- Interactive map of Bar Roma

Restaurant information
- Food type: Italian
- Location: 5101 North Clark Street, Chicago, Illinois, 60640, United States
- Coordinates: 41°58′28″N 87°40′05″W﻿ / ﻿41.974504°N 87.668083°W

= Bar Roma =

Italian restaurant in Chicago, Illinois, U.S.

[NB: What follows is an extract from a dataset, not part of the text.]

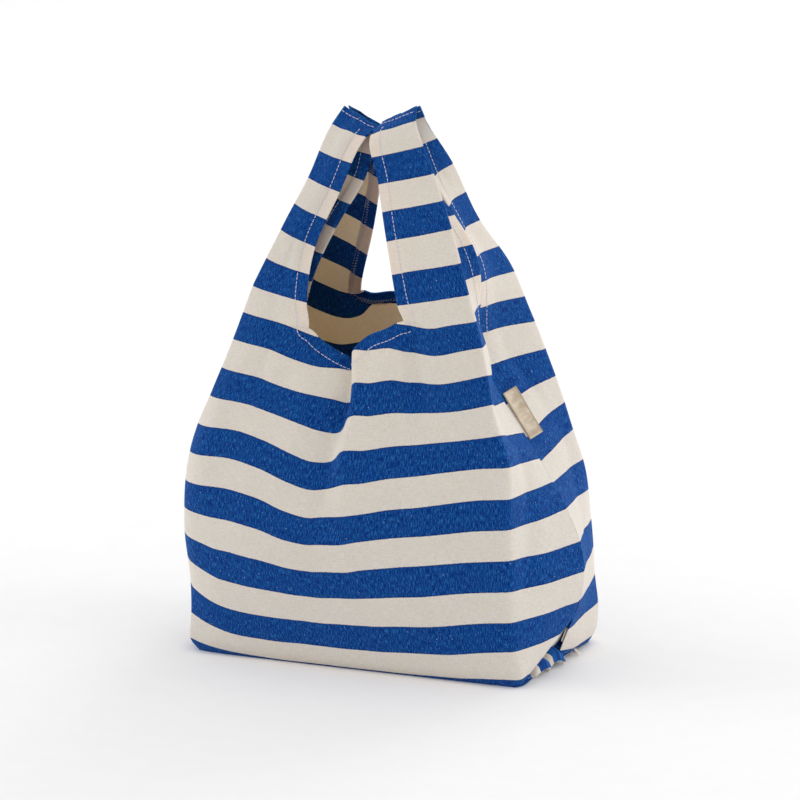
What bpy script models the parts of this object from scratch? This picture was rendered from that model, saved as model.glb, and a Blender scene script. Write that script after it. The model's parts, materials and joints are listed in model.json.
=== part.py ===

Bar Roma is an Italian restaurant in Chicago, Illinois.

== Description ==
Bar Roma is a casual Italian restaurant and bar in Chicago's Andersonville neighborhood. The interior has wood, distressed furniture, and bags of flour on display. The seating capacity is approximately 120 people. The menu includes meatballs, pastas such as cacio e pepe, and pizza.

== History ==
Julia Zhu is the owner / managing partner. Fred Ramos is the chef. The restaurant has hosted meatball eating competitions. The brunch menu for Mother's Day in 2022 included herb frittata and rigatoni carbonara.

== Reception ==
Elanor Bock and Nicole Bruce included Bar Roma in Thrillist's 2022 list of Chicago's sixteen best Italian eateries. The business was included in Time Out magazine's 2023 list of the city's 35 best Italian restaurants, as well as The Infatuation's 2023 guide to "super cute reasonably priced" eateries and 2024 overview of Chicago's best casual Italian restaurants.